Seseorang melakukan perjalanan ke luar negeri dan telah menyelesaikan puasa di negaranya tiga puluh hari. Saat tiba di negara tujuan, dia mendapati orang-orang di sana masih berpuasa, maka dia pun berpuasa bersama mereka. Dia akhirnya berpuasa sebanyak tiga puluh satu hari. Pada tahun ini, dia tahu bahwa negara yang dikunjunginya itu memulai puasa pada hari Jumat, sedangkan di negaranya pada hari Rabu.

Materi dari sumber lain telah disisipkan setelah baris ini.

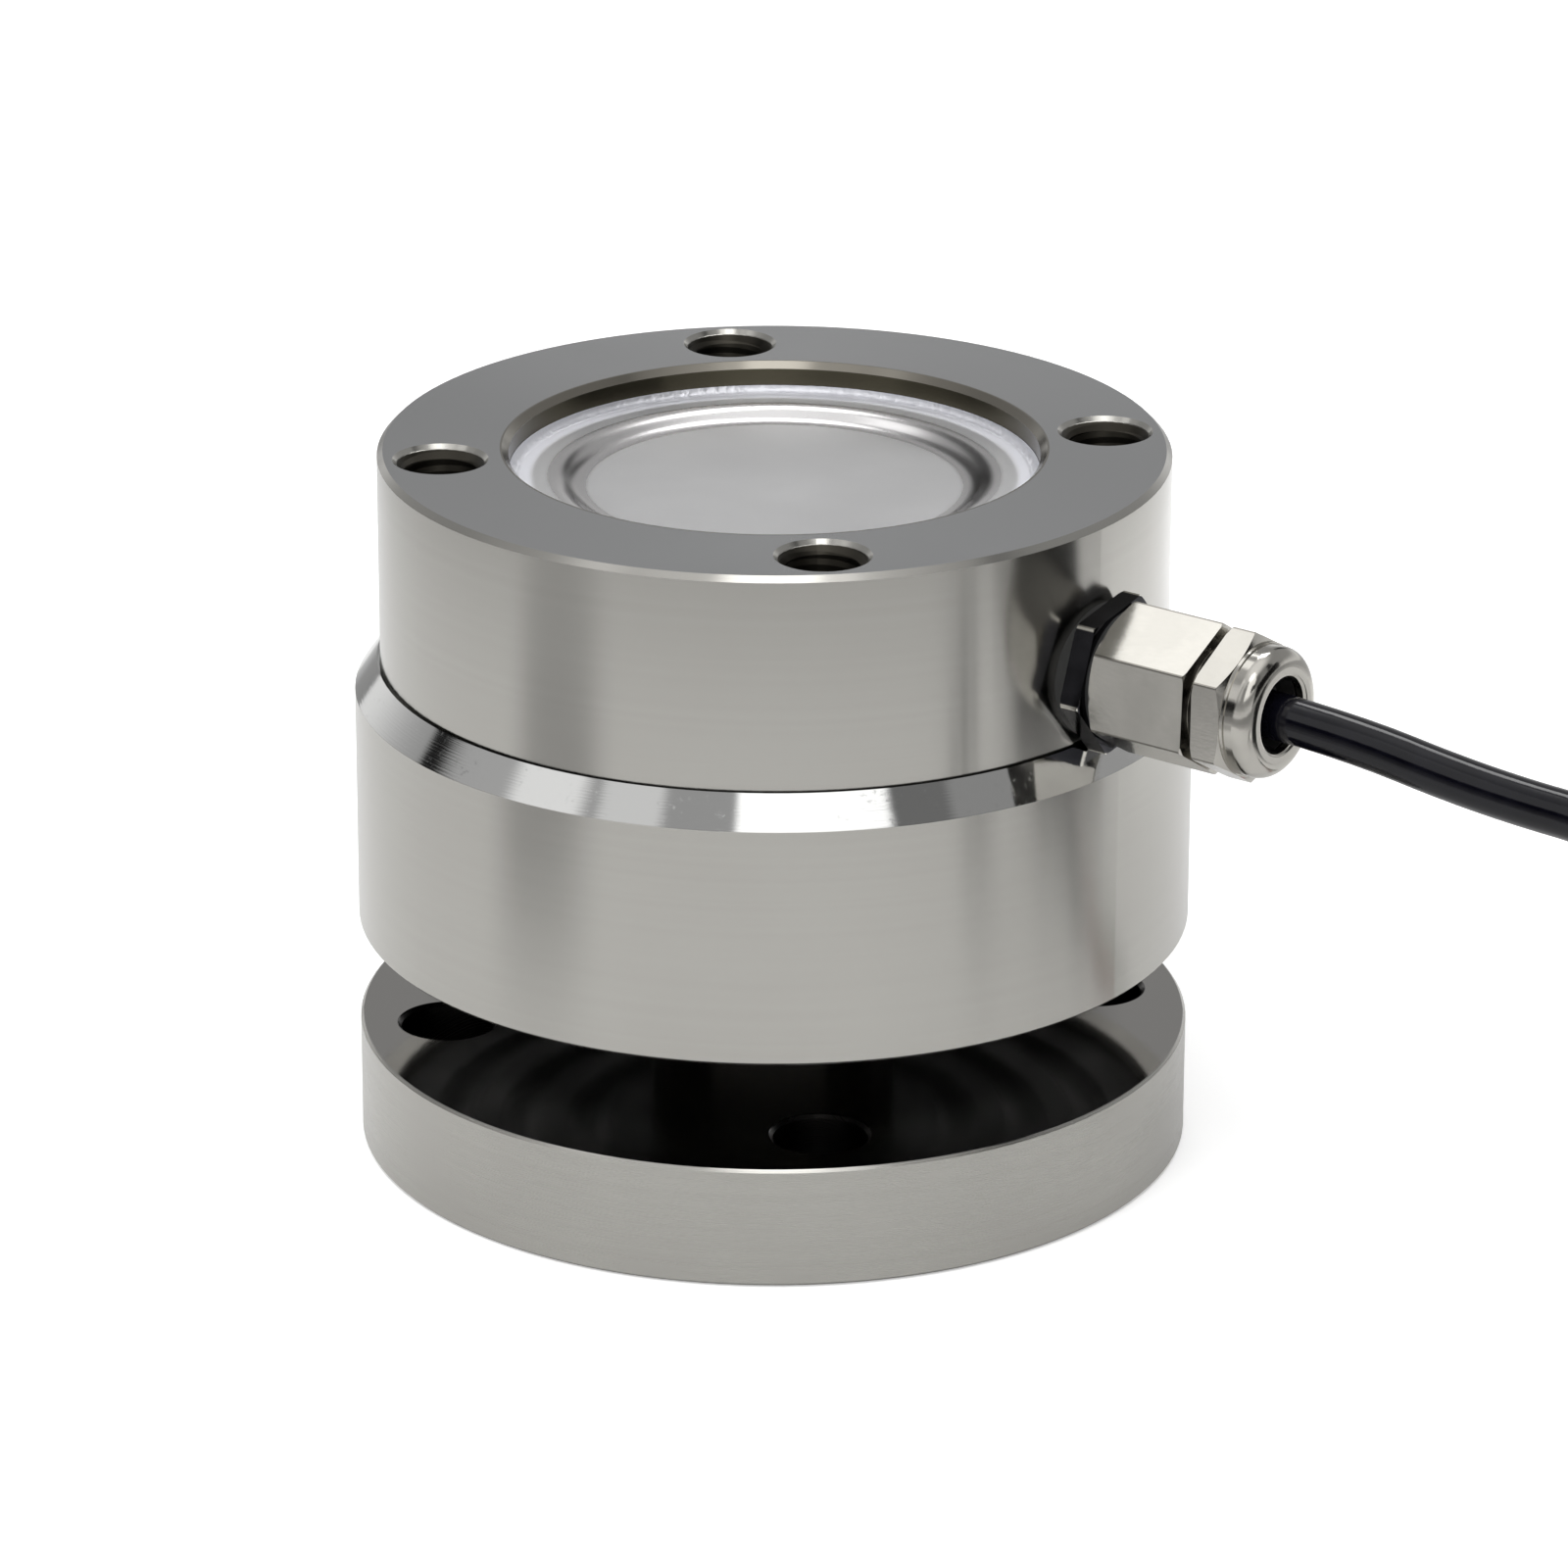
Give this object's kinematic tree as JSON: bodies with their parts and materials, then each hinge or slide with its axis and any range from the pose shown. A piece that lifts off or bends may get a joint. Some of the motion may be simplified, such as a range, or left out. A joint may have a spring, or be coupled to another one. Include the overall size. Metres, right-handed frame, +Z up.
{
  "type": "column load cell",
  "caption": "Round steel column load cell with a recessed bolt flange on top, a chamfered housing sleeve, a bolted base plate and a side gland with a round black cable.",
  "frame": {"origin": "centre of the base plate's underside", "axes": "+Z up, from the base plate's underside to the flange's top face; +X along the cable gland, outwards"},
  "size_m": [0.3634, 0.1414, 0.1],
  "materials": {
    "turned_steel": "fine turned stainless steel, satin",
    "screw_steel": "bright screw steel",
    "spacer_metal": "plain turned brass",
    "sheet_steel": "light satin stainless sheet",
    "cable_jacket": "smooth black jacket, slight gloss",
    "sleeve_plastic": "shrunk black sleeve",
    "board": "green solder mask",
    "tie_plastic": "black moulded strap",
    "core_black": "black insulation",
    "core_green": "green insulation",
    "core_red": "red insulation",
    "core_white": "white insulation",
    "lead_jackets": "grey insulation",
    "terminal_pads": "pale laminate",
    "nickel_plate": "nickel plated, polished",
    "cage_plastic": "moulded dark plastic",
    "black_rubber": "matt black rubber",
    "dark_nickel": "black nickel plated, polished",
    "drain_jacket": "thin black sleeving",
    "gauge_film": "amber film",
    "tinned_wire": "tinned copper strands",
    "resistors": "matt black"
  },
  "bodies": {
    "root": {"base_plate": "turned_steel", "board_screws": "screw_steel", "board_spacers": "spacer_metal", "bottom_diaphragm": "sheet_steel", "cable": "cable_jacket", "cable_coil": "cable_jacket", "cable_end_sleeve": "sleeve_plastic", "cable_tail": "cable_jacket", "circuit_board": "board", "coil_ties": "tie_plastic", "column_body": "turned_steel", "core_black": "core_black", "core_green": "core_green", "core_red": "core_red", "core_white": "core_white", "foot_screws": "screw_steel", "gauge_leads": "lead_jackets", "gauge_terminals": "terminal_pads", "gland_body": "nickel_plate", "gland_cap_nut": "nickel_plate", "gland_clamp_cage": "cage_plastic", "gland_gasket": "black_rubber", "gland_lock_nut": "dark_nickel", "gland_seal_insert": "black_rubber", "gland_wall_seal": "black_rubber", "inner_cores": "lead_jackets", "outer_housing": "turned_steel", "shield_drain": "drain_jacket", "strain_gauges": "gauge_film", "tinned_ends": "tinned_wire", "top_cover": "sheet_steel", "trim_resistors": "resistors"}
  },
  "joints": []
}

Apakah jika seseorang tadi telah menyelesaikan puasa di negaranya dan berbuka sebab telah melihat hilal, atau mencukupkan puasanya tiga puluh hari, namun ketika sampai di negara tujuan dia mengetahui bahwa penduduknya baru akan mengakhiri bulan Ramadhan dua hari setelah kedatangannya, apakah dia ikut berpuasa bersama mereka, dengan menambah dua hari dari puasa yang telah dia selesaikan? Ataukah dia tidak berpuasa lagi sebab bulan Ramadhan hanya tiga puluh hari dan tidak lebih dari itu? Saya memohon kepada Anda untuk mengeluarkan fatwa.

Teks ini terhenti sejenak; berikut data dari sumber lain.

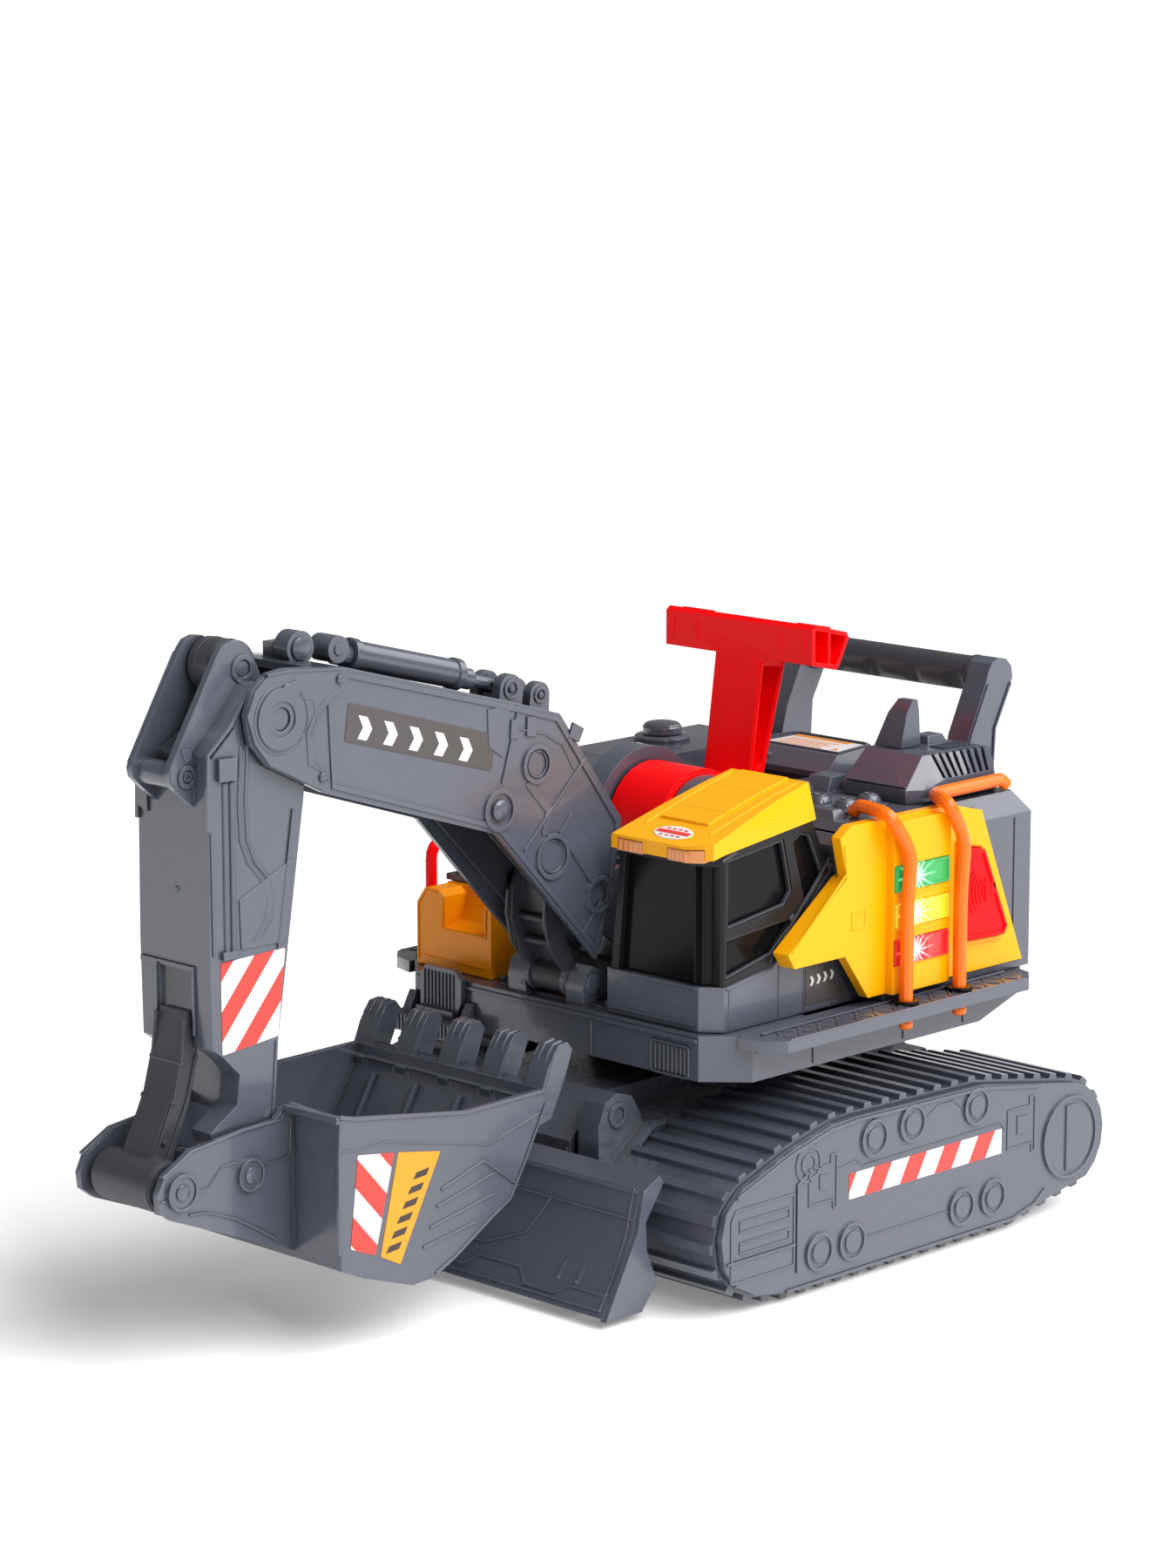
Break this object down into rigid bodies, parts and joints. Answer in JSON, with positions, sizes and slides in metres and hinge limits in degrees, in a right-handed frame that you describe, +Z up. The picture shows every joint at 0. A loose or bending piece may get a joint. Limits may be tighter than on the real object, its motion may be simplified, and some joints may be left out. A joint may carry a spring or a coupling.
{
  "type": "ride on toy digger",
  "caption": "Child's ride-on crawler digger: tracked base on hidden rollers, slewing house with cab, lamps and carry handle, and a lever-worked digging arm with a bucket.",
  "frame": {"origin": "on the floor, at the centre of the bounding box's footprint; the slew axis is 0.1183 m behind it", "axes": "+Z up, the bucket reaches towards -Y, the cab is on the +X side"},
  "size_m": [0.328, 0.6204, 0.3807],
  "materials": {
    "grey_plastic": "satin",
    "dark_plastic": "matte",
    "black_plastic": "gloss",
    "yellow_plastic": "gloss",
    "orange_plastic": "gloss",
    "red_plastic": "gloss",
    "green_lens": "gloss",
    "yellow_lens": "gloss",
    "red_lens": "gloss",
    "amber_lens": "gloss",
    "steel": "satin"
  },
  "bodies": {
    "undercarriage": {"undercarriage_base": "grey_plastic", "turntable_ring": "black_plastic", "track_belt_left": "grey_plastic", "track_belt_right": "grey_plastic", "track_plate_left": "grey_plastic", "track_plate_right": "grey_plastic", "axle_front": "steel", "axle_rear": "steel", "dozer_blade": "grey_plastic"},
    "roller_front_left": {"roller_front_left": "black_plastic"},
    "roller_front_right": {"roller_front_right": "black_plastic"},
    "roller_rear_left": {"roller_rear_left": "black_plastic"},
    "roller_rear_right": {"roller_rear_right": "black_plastic"},
    "blade_wheel_left": {"blade_wheel_left": "black_plastic"},
    "blade_wheel_right": {"blade_wheel_right": "black_plastic"},
    "house": {"house_base": "grey_plastic", "engine_cover": "grey_plastic", "side_panel_left": "yellow_plastic", "side_panel_right": "yellow_plastic", "lamp_green": "green_lens", "lamp_yellow": "yellow_lens", "lamp_red": "red_lens", "cab_base": "grey_plastic", "cab_frame": "dark_plastic", "cab_glass": "black_plastic", "cab_roof": "yellow_plastic", "headlamp_inner": "amber_lens", "headlamp_outer": "amber_lens", "seat_pad": "grey_plastic", "vent_box": "grey_plastic", "exhaust_stack": "grey_plastic", "filler_cap": "grey_plastic", "handle_post_left": "grey_plastic", "handle_post_right": "grey_plastic", "handle_grip": "dark_plastic", "guard_rail_front": "orange_plastic", "guard_rail_rear": "orange_plastic", "guard_rail_right": "red_plastic", "tool_locker": "yellow_plastic", "locker_lid": "dark_plastic", "boarding_step": "grey_plastic", "boom_bracket": "grey_plastic", "boom_pin": "grey_plastic", "lift_pin": "grey_plastic", "lever_pin": "grey_plastic"},
    "horn_button": {"horn_button": "red_plastic"},
    "lever": {"lever": "red_plastic"},
    "boom": {"boom": "grey_plastic", "arm_cylinder": "grey_plastic", "stick_pin": "grey_plastic"},
    "lift_link": {"lift_link": "dark_plastic"},
    "stick": {"stick": "grey_plastic", "stick_roller": "dark_plastic", "bucket_pin": "grey_plastic"},
    "bucket": {"bucket": "grey_plastic", "bucket_link_pin": "grey_plastic"},
    "bucket_link": {"bucket_link": "dark_plastic"}
  },
  "joints": [
    {"name": "house_slew", "type": "hinge", "parent": "undercarriage", "child": "house", "pos_m": [0, 0.1183, 0.12], "axis": [0, 0, 1], "range_deg": [-96, 96]},
    {"name": "boom_lift", "type": "hinge", "parent": "house", "child": "boom", "pos_m": [-0.008, 0.0143, 0.21], "axis": [-1, 0, 0], "range_deg": [0, 24]},
    {"name": "lever_tilt", "type": "hinge", "parent": "house", "child": "lever", "pos_m": [-0.008, 0.1103, 0.232], "axis": [-1, 0, 0], "range_deg": [0, 12]},
    {"name": "lift_link_pivot", "type": "hinge", "parent": "house", "child": "lift_link", "pos_m": [-0.008, 0.0133, 0.158], "axis": [-1, 0, 0], "range_deg": [0, 4.8]},
    {"name": "stick_swing", "type": "hinge", "parent": "boom", "child": "stick", "pos_m": [-0.008, -0.2227, 0.34], "axis": [-1, 0, 0], "range_deg": [0, 25]},
    {"name": "bucket_curl", "type": "hinge", "parent": "stick", "child": "bucket", "pos_m": [-0.008, -0.2477, 0.101], "axis": [-1, 0, 0], "range_deg": [-18, 7]},
    {"name": "bucket_link_pivot", "type": "hinge", "parent": "bucket", "child": "bucket_link", "pos_m": [-0.008, -0.2947, 0.101], "axis": [-1, 0, 0], "range_deg": [-7, 18]},
    {"name": "horn_press", "type": "slide", "parent": "house", "child": "horn_button", "axis": [-1, 0, 0], "range_m": [0, 0.0025], "stiffness_N_per_m": 800},
    {"name": "roller_front_left_spin", "type": "hinge", "parent": "undercarriage", "child": "roller_front_left", "pos_m": [0.118, 0.0243, 0.017], "axis": [-1, 0, 0], "continuous": true},
    {"name": "roller_front_right_spin", "type": "hinge", "parent": "undercarriage", "child": "roller_front_right", "pos_m": [-0.118, 0.0243, 0.017], "axis": [-1, 0, 0], "continuous": true},
    {"name": "roller_rear_left_spin", "type": "hinge", "parent": "undercarriage", "child": "roller_rear_left", "pos_m": [0.118, 0.2123, 0.017], "axis": [-1, 0, 0], "continuous": true},
    {"name": "roller_rear_right_spin", "type": "hinge", "parent": "undercarriage", "child": "roller_rear_right", "pos_m": [-0.118, 0.2123, 0.017], "axis": [-1, 0, 0], "continuous": true},
    {"name": "blade_wheel_left_spin", "type": "hinge", "parent": "undercarriage", "child": "blade_wheel_left", "pos_m": [0.089, -0.0687, 0.008], "axis": [-1, 0, 0], "continuous": true},
    {"name": "blade_wheel_right_spin", "type": "hinge", "parent": "undercarriage", "child": "blade_wheel_right", "pos_m": [-0.089, -0.0687, 0.008], "axis": [-1, 0, 0], "continuous": true}
  ],
  "couplings": [
    {"joint": "lever_tilt", "follows": "boom_lift", "ratio": 0.5},
    {"joint": "lift_link_pivot", "follows": "boom_lift", "ratio": 0.2},
    {"joint": "bucket_link_pivot", "follows": "bucket_curl", "ratio": -1}
  ]
}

Orang yang telah menyempurnakan puasa satu bulan penuh ketika Ramadhan di negaranya dan sudah tidak berpuasa berdasarkan ketetapan syariat, kemudian melakukan perjalanan ke negara lain saat orang-orang di negara tujuannya itu masih berpuasa karena keterlambatan (perbedaan waktu) memulai bulan Ramadhan dalam pandangan mereka, maka orang tersebut tetap berbuka dan tidak ikut berpuasa dengan penduduk negara tersebut. Sebab, dalam hal ini dia mengikuti hukum negara asalnya di mana dia telah berhenti berpuasa sesuai hukum syariat. Namun, dia tidak boleh terang-terangan memperlihatkan diri tidak berpuasa agar tidak terjadi fitnah. Wallahu A`lam.
Wabillahittaufiq, wa Shallallahu `ala Nabiyyina Muhammad wa Alihi wa Shahbihi wa Sallam.